I was a casual listener for years until I chronologically dove into his discography, which expands to 15 albums over more than 20 years. But you don’t just wake up next to someone after a handful of passionate sessions and dedicate your time to truly understanding them. They must touch you profoundly, and “Horses” got me really hot. The song goes, “soon that warmth turned to an itch/turned to a scratch/turned to a gash”. It penetrated deep inside of me. I’ll be the first to admit that I can be pretty easy to get off. Callahan is probably a great lover; he famously had romances with Joanna Newsom and Chan Marshall, a.k.a. Cat Power. I suppose I was initially attracted to Smog for the reason many romances start: mystery.
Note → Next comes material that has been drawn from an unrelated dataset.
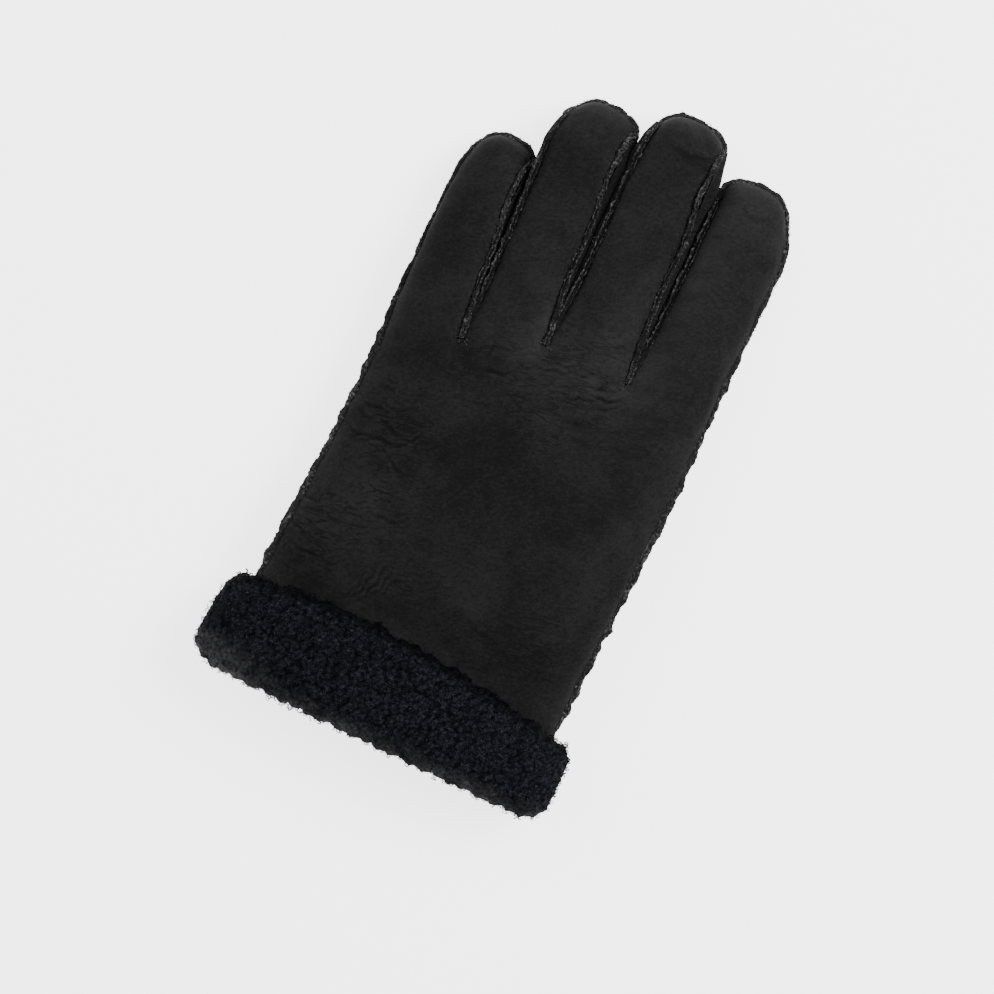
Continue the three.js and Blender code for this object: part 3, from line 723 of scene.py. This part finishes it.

Callahan may be the most enigmatic voice I’ll hear in my lifetime. An expert storyteller who started making noise and later developed his sound in a country/roots direction, Callahan says a lot while saying very little. Drawing from a body of reoccurring motifs like rivers, horses, birds, and getting drunk, his body of work appeared to me like a present wrapped with hundreds of ribbons, all waiting to be untied. Determined to solve the riddle of this man, I kept a notebook that documented repeated themes in an attempt to unlock his secrets. Even more disorienting is the stark juxtaposition between his dense, profound lyrics and his humorous, seemingly absurd album titles (Dongs of Sevotion, The Manta Rays of Time, Drag City and Spunk Records respectively, both 2000) and arbitrary album covers, the most famous, Knock Knock (Drag City), featuring a fat cat photo-shopped to a stormy sky with a massive bolt of lightning (keep in mind this was 1999 and predates the countless feline-themed internet memes). In “Riding for the Feeling” on his latest album, Apocalypse, Callahan himself pops the question that everyone’s had from the beginning: “Who do you think you are?”
Knowing that Callahan is a fan of the written word and playing to his strengths, I opted to interview him in an old school Internet chat way to foster a living, breathing conversation under conditions where he could show off his skills as a wordsmith. The resulting conversation reaches topics ranging from strip clubs to gambling, from creation to the apocalypse. Also, apparently Bill Callahan uses emoticons?
Where are you right now?
I’m in a woodshed behind my house that I work in, in Austin, TX.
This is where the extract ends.